Em 2009, na COP 15, realizada em Copenhague, na Dinamarca, havia uma expectativa de que fosse criado um novo plano, já que se aproximava o fim do prazo de Kyoto. O encontrou reuniu centenas de chefes de Estado – o que nunca havia ocorrido, já que as COPs reúnem, no máximo, ministros do Meio Ambiente na tomada de decisões. Mesmo assim, foi considerada um fracasso.
Em 2011, na COP 17, realizada em Durban, na África do Sul, conseguiu-se protelar o Protocolo de Kyoto por mais um período, de 2013 até 2017 ou 2020 (o prazo final não foi definido).
Outras convenções – Durante a Eco 92, foi assinada também a Convenção sobre Diversidade Biológica ou “da Biodiversidade”. O Brasil foi o primeiro país a assinar o tratado internacional, seguido por outros 174 países.
A convenção criou legislações voltadas à conservação de ecossistemas, ao seu uso sustentável e à repartição de benefícios derivados do uso de recursos genéticos. ”
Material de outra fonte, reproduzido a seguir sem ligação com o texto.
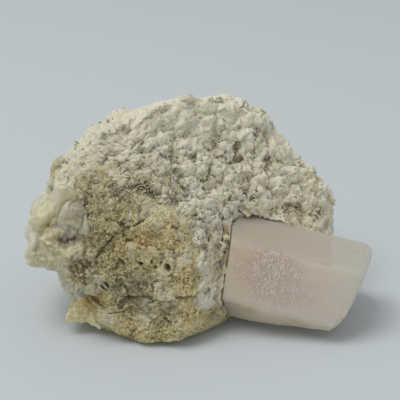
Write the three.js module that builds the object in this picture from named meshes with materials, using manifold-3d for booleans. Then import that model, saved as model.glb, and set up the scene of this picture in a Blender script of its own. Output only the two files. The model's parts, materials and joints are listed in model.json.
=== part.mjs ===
// Morganite crystal on its matrix: one hand specimen, in millimetres, +Z up.
// A short hexagonal prism of pink beryl lies across the lower right of a lump of stained, granular albite rock.
// A crust of bladed white albite (cleavelandite) covers the rock's top, right and back.
// Glassy quartz juts from its left: a lobed mass, a knob below it and a small point above it.
// While it is modelled, X runs to the right, Y away from the front, and the rock stands on Z = 0.
// At the end the whole specimen is moved so that its box stands centred on the origin.

import * as THREE from "three";
import { ImprovedNoise } from "three/addons/math/ImprovedNoise.js";
import { mergeVertices } from "three/addons/utils/BufferGeometryUtils.js";
import Module from "manifold-3d";

const wasm = await Module();
wasm.setup();

// ---- Driving dimensions ----------------------------------------------------------------------------------

const CONTACT_GAP = 0.3; // space left where one mineral touches another
const WELD = 0.001; // corners nearer than this are one corner
const LARGE = 400; // larger than the whole specimen, for cutting tools

// The beryl: a hexagonal prism whose long axis dips to the right and turns a little to the front.
const BERYL_ACROSS_CORNERS = 43;
const BERYL_CENTRE = [35, 24.5, 14]; // a point on the long axis
const BERYL_HEADING = 350; // compass heading of the free end
const BERYL_RISE = -11; // the free end is the lower one
const BERYL_FRONT_RISE = 22; // the front face leans back by this much
const BERYL_ROOT = 25.5; // from the centre back to the end in the rock
const BERYL_ROOT_LEAN = 5; // this end leans out at its top
const BERYL_TIP = 26.5; // from the centre out to the free end
const BERYL_TIP_LEAN = 11; // and so does this one
const BERYL_CLEARANCE = 4; // the underside is broken off flat, this far above the ground

const CRUST_CLEARANCE = 1.5; // the crust stops short of the ground
const QUARTZ_CLEARANCE = 1.7; // and so does the quartz

// A broken lump is a rounded polyhedron. Each face is [compass heading and rise of its outward normal in degrees,
// distance from the lump's centre in millimetres]. Heading 0 faces +X and 90 faces +Y.
const ROCK_EDGES = 26; // higher numbers give sharper edges between the faces
const ROCK_BUMPS = { size: 8, height: 1.6 };
const QUARTZ_EDGES = 12;
const QUARTZ_BUMPS = { size: 8, height: 2 };
const PEBBLE_BUMPS = { size: 6, height: 1 };

const MATRIX = {
  centre: [-14, 34, 26],
  faces: {
    base: [0, -90, 28],
    front: [262, 12, 30],
    frontFoot: [280, -50, 39.5],
    leftFoot: [230, -45, 40],
    rightFoot: [320, -40, 37],
    frontRight: [320, 15, 26.5],
    left: [195, 0, 31],
    brow: [280, 60, 36],
    rightBrow: [327, 46, 26.5],
    innerLeft: [120, 62, 36],
    innerRight: [50, 50, 34],
    right: [0, -10, 48],
    backRight: [45, -5, 44],
    backLeft: [135, -5, 40],
    back: [90, 0, 38],
  },
  edges: ROCK_EDGES,
  bumps: ROCK_BUMPS,
  detail: 10,
};

const CRUST = {
  centre: [-2, 42, 36],
  faces: {
    crown: [90, 74, 49.5],
    crownLeft: [117, 72, 45],
    crownRight: [38, 64, 48],
    frontRight: [300, 25, 21],
    frontLeft: [262, 30, 38],
    front: [262, 0, 34],
    leftShoulder: [170, 42, 52.5],
    left: [184, 12, 55],
    leftUnder: [194, -20, 50],
    leftFoot: [225, -50, 46],
    rightShoulder: [12, 41, 46],
    rightBrow: [350, 18, 53],
    right: [346, -9, 53],
    rightFoot: [320, -45, 40],
    backRight: [42, 12, 50],
    backBrow: [85, 46, 44.5],
    back: [98, 8, 42],
    backLeft: [140, 14, 52],
    backFoot: [75, -42, 45],
    backLeftFoot: [150, -45, 48],
    base: [0, -90, 34],
  },
  edges: ROCK_EDGES,
  bumps: ROCK_BUMPS,
  detail: 11,
};

const QUARTZ_LOBES = {
  centre: [-50, 28, 36],
  faces: {
    left: [188, 4, 15],
    front: [258, 20, 17],
    top: [150, 60, 16],
    under: [200, -62, 15.5],
    right: [0, 10, 10],
    backLeft: [140, 0, 17],
    back: [90, 0, 22],
  },
  edges: QUARTZ_EDGES,
  bumps: QUARTZ_BUMPS,
  detail: 6,
};

const QUARTZ_FOOT = {
  centre: [-45, 22, 20],
  faces: {
    left: [188, 0, 9],
    front: [258, 0, 10],
    top: [0, 90, 14],
    under: [200, -62, 10],
    right: [0, 10, 16],
    back: [90, 0, 22],
  },
  edges: QUARTZ_EDGES,
  bumps: QUARTZ_BUMPS,
  detail: 5,
};

const QUARTZ_KNOB = {
  centre: [-42.5, 16, 10.5],
  faces: {
    left: [180, 20, 5.5],
    front: [270, 20, 6.5],
    back: [90, 20, 14],
    right: [0, 0, 8],
    under: [0, -90, 7],
    top: [30, 80, 8],
  },
  edges: QUARTZ_EDGES,
  bumps: PEBBLE_BUMPS,
  detail: 4,
};

const QUARTZ_POINT = {
  centre: [-51.5, 36, 55],
  faces: {
    left: [180, 20, 4],
    front: [270, 20, 4.5],
    back: [90, 20, 6],
    right: [0, 0, 6],
    under: [0, -90, 6],
    top: [120, 70, 5],
  },
  edges: QUARTZ_EDGES,
  bumps: PEBBLE_BUMPS,
  detail: 3,
};

// ---- Shared makers ---------------------------------------------------------------------------------------

const noise = new ImprovedNoise();

/** The unit vector with a compass heading and a rise above the horizon, both in degrees. */
function direction(heading, rise) {
  const polar = THREE.MathUtils.degToRad(90 - rise);
  const azimuth = THREE.MathUtils.degToRad(heading);
  return new THREE.Vector3(
    Math.sin(polar) * Math.cos(azimuth),
    Math.sin(polar) * Math.sin(azimuth),
    Math.cos(polar),
  );
}

/** A three.js geometry as a manifold-3d solid. */
function solidOf(geometry) {
  const bare = new THREE.BufferGeometry().setAttribute("position", geometry.getAttribute("position"));
  if (geometry.index) bare.setIndex(geometry.index);
  const merged = mergeVertices(bare, WELD);
  return new wasm.Manifold(
    new wasm.Mesh({
      numProp: 3,
      vertProperties: merged.attributes.position.array,
      triVerts: new Uint32Array(merged.index.array),
    }),
  );
}

/** A manifold-3d solid as a three.js geometry. */
function geometryOf(solid) {
  const mesh = solid.getMesh();
  return new THREE.BufferGeometry()
    .setAttribute("position", new THREE.BufferAttribute(mesh.vertProperties, mesh.numProp))
    .setIndex(new THREE.BufferAttribute(mesh.triVerts, 1));
}

/** A closed lump with broken faces and bumps on them, its faces moved out by a margin. */
function lump({ centre, faces, edges, bumps, detail }, margin = 0) {
  const planes = Object.values(faces).map(([heading, rise, distance]) => ({
    normal: direction(heading, rise),
    distance: distance + margin,
  }));
  const geometry = new THREE.IcosahedronGeometry(1, detail);
  const position = geometry.getAttribute("position");
  const ray = new THREE.Vector3();
  for (let i = 0; i < position.count; i++) {
    ray.fromBufferAttribute(position, i).normalize();
    let nearness = 0;
    for (const { normal, distance } of planes) {
      nearness += Math.max(0, normal.dot(ray) / distance) ** edges;
    }
    const reach = nearness ** (-1 / edges);
    const at = ray.clone().multiplyScalar(reach / bumps.size);
    const bump = bumps.height * noise.noise(at.x + centre[0], at.y + centre[1], at.z + centre[2]);
    ray.multiplyScalar(reach + bump);
    position.setXYZ(i, ray.x, ray.y, ray.z);
  }
  return solidOf(geometry.translate(...centre));
}

/** All the room above a height. */
function above(height) {
  return solidOf(new THREE.BoxGeometry(LARGE, LARGE, LARGE).translate(0, 0, LARGE / 2 + height));
}

/** What is left of a solid once its neighbours are cut from it, without any crumbs that come loose. */
function without(solid, ...neighbours) {
  const cut = neighbours.reduce((left, neighbour) => left.subtract(neighbour), solid);
  return cut.decompose().reduce((a, b) => (a.volume() > b.volume() ? a : b));
}

// ---- The minerals ----------------------------------------------------------------------------------------

/** The beryl's own frame: X is the outward normal of its front face, Y points up that face, Z is its length. */
function berylFrame() {
  const along = direction(BERYL_HEADING, BERYL_RISE);
  const facing = direction(270, BERYL_FRONT_RISE);
  facing.addScaledVector(along, -facing.dot(along)).normalize();
  const upward = new THREE.Vector3().crossVectors(along, facing);
  return new THREE.Matrix4().makeBasis(facing, upward, along).setPosition(...BERYL_CENTRE);
}

/** The hexagon across the beryl's length. */
function berylSection(radius) {
  const section = new THREE.Shape();
  for (let corner = 0; corner < 6; corner++) {
    const turn = ((corner + 0.5) * Math.PI) / 3;
    const draw = corner === 0 ? "moveTo" : "lineTo";
    section[draw](radius * Math.cos(turn), radius * Math.sin(turn));
  }
  section.closePath();
  return section;
}

/** Everything past an oblique end of the beryl, in the beryl's own frame. */
function pastEnd(lean, distance) {
  return new THREE.BoxGeometry(LARGE, LARGE, LARGE)
    .rotateX(THREE.MathUtils.degToRad(lean))
    .translate(0, 0, distance + (Math.sign(distance) * LARGE) / 2);
}

/** The hexagonal crystal, grown by a margin on every side when it cuts its own socket. */
function morganite(margin = 0) {
  const radius = BERYL_ACROSS_CORNERS / 2 + margin / Math.cos(Math.PI / 6);
  const endless = new THREE.ExtrudeGeometry(berylSection(radius), { depth: LARGE, bevelEnabled: false });
  const [prism, tip, root] = [
    endless.translate(0, 0, -LARGE / 2),
    pastEnd(-BERYL_TIP_LEAN, BERYL_TIP + margin),
    pastEnd(BERYL_ROOT_LEAN, -BERYL_ROOT - margin),
  ].map((shape) => solidOf(shape.applyMatrix4(berylFrame())));
  return prism.subtract(tip).subtract(root).intersect(above(BERYL_CLEARANCE - margin));
}

/** The stained rock that everything grows on, flat where it stands. */
function matrix() {
  return without(lump(MATRIX).intersect(above(0)), morganite(CONTACT_GAP));
}

/** The bladed crust over the rock, out to the tips of its blades. */
function crust() {
  return without(
    lump(CRUST).intersect(above(CRUST_CLEARANCE)),
    lump(MATRIX, CONTACT_GAP),
    morganite(CONTACT_GAP),
  );
}

/** A piece of quartz, seated on the rock, the crust and the quartz that grew before it. */
function quartz(whole, ...earlier) {
  const standing = whole.intersect(above(QUARTZ_CLEARANCE));
  return without(standing, lump(MATRIX, CONTACT_GAP), lump(CRUST, CONTACT_GAP), ...earlier);
}

function quartzMass(margin = 0) {
  return lump(QUARTZ_LOBES, margin).add(lump(QUARTZ_FOOT, margin));
}

// ---- Assembly --------------------------------------------------------------------------------------------

const specimen = new THREE.Group();

function place(name, solid, look) {
  const mesh = new THREE.Mesh(geometryOf(solid), new THREE.MeshStandardMaterial({ metalness: 0, ...look }));
  mesh.name = name;
  specimen.add(mesh);
}

place("albite_matrix", matrix(), { color: "#a3977a", roughness: 0.9 });
place("cleavelandite_crust", crust(), { color: "#d9d5c4", roughness: 0.7 });
place("morganite_crystal", morganite(), { color: "#dfc4bd", roughness: 0.25 });
place("quartz_mass", quartz(quartzMass()), { color: "#cfc9b4", roughness: 0.3 });
place("quartz_knob", quartz(lump(QUARTZ_KNOB), quartzMass(CONTACT_GAP)), { color: "#c4b88e", roughness: 0.35 });
place("quartz_point", quartz(lump(QUARTZ_POINT), quartzMass(CONTACT_GAP)), { color: "#d6d2c2", roughness: 0.25 });

const box = new THREE.Box3().setFromObject(specimen);
const middle = box.getCenter(new THREE.Vector3());
specimen.position.set(-middle.x, -middle.y, -box.min.z);

export default specimen;
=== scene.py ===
"""Looks of one hand specimen: a morganite crystal on stained albite rock, with cleavelandite and quartz.

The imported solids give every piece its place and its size. Each is replaced here by a mesh with the surface
of the real mineral: broken granular rock, thousands of thin albite blades, glassy quartz and a clear beryl.
Lengths are written in millimetres and turned to metres by MM. Places on the specimen are given as they are
seen from the camera, in a square view 400 units wide, and are found on the solids by a ray from the camera.
"""

from __future__ import annotations

import json
import logging
import math
from contextlib import contextmanager
from dataclasses import astuple, dataclass, fields
from enum import Enum
from functools import cached_property
from typing import Any, Iterator, Sequence

import bmesh
import bpy
import numpy as np
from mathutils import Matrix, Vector
from mathutils.bvhtree import BVHTree
from mathutils.kdtree import KDTree

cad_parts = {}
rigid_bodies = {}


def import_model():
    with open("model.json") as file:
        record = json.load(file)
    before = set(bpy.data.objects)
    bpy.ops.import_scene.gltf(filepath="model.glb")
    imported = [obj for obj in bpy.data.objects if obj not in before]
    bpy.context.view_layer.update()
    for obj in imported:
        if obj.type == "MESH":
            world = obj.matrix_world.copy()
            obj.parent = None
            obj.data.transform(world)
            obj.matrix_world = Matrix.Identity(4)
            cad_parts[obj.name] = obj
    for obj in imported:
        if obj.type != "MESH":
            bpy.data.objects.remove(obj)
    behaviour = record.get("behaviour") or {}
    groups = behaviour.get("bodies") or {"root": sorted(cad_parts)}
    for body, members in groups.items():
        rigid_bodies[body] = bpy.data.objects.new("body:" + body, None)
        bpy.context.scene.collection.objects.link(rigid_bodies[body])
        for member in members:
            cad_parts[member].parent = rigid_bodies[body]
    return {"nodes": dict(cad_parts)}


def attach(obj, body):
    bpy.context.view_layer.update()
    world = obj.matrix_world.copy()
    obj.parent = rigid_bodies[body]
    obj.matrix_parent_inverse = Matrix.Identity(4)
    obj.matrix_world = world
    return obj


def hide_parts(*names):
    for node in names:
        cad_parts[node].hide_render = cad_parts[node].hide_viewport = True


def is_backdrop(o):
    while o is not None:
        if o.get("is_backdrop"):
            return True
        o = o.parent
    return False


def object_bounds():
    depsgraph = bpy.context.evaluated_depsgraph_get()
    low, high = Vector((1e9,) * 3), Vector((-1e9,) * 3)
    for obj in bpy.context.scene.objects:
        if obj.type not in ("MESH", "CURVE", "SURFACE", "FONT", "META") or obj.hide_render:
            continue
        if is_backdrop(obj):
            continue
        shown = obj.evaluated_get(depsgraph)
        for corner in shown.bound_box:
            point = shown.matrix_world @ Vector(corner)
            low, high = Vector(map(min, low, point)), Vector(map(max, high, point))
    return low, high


log = logging.getLogger("specimen")

MM = 0.001
WELD = 0.001 * MM
FAR = 30.0
BROAD = 60
BODY = "root"
RIGHT = Vector((1, 0, 0))
GREY = (0.5, 0.5, 0.5)

ROCK = "albite_matrix"
CRUST = "cleavelandite_crust"
BERYL = "morganite_crystal"
QUARTZ = ("quartz_mass", "quartz_knob", "quartz_point")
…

Ainda na cúpula da ONU, os países assinaram o documento que criava a negociação para instalar a Convenção das Nações Unidas de Combate à Desertificação (UNCCD, na sigla em inglês).
Instituída oficialmente apenas em 1996, os trabalhos do grupo são voltados especificamente para zonas áridas e semiáridas, onde estão localizados ecossistemas e populações vulneráveis.
De acordo com a ONU, seu objetivo é “criar uma parceria global para reverter e prevenir a desertificação, degradação dos solos e reduzir os efeitos da seca nas áreas afetadas, com o intuito de apoiar a redução da pobreza e a sustentabilidade ambiental”.
Segundo Heitor Matallo, brasileiro que é coordenador regional para a América Latina e Caribe da entidade, os trabalhos da UNCCD ainda não mostraram todo seu potencial. Segundo ele, o problema da desertificação “é grande, mas os países não prestam muita atenção nisso, talvez pelo fato de que o problema não é visível para as pessoas que vivem nas cidades”.
Matallo comentou ainda que o termo “sucesso” não se deve aplicar a nenhuma convenção – Mudança Climática, Biodiversidade e Desertificação. “Apesar delas, os problemas avançam. Mas, talvez sem elas, as coisas estariam muito piores”.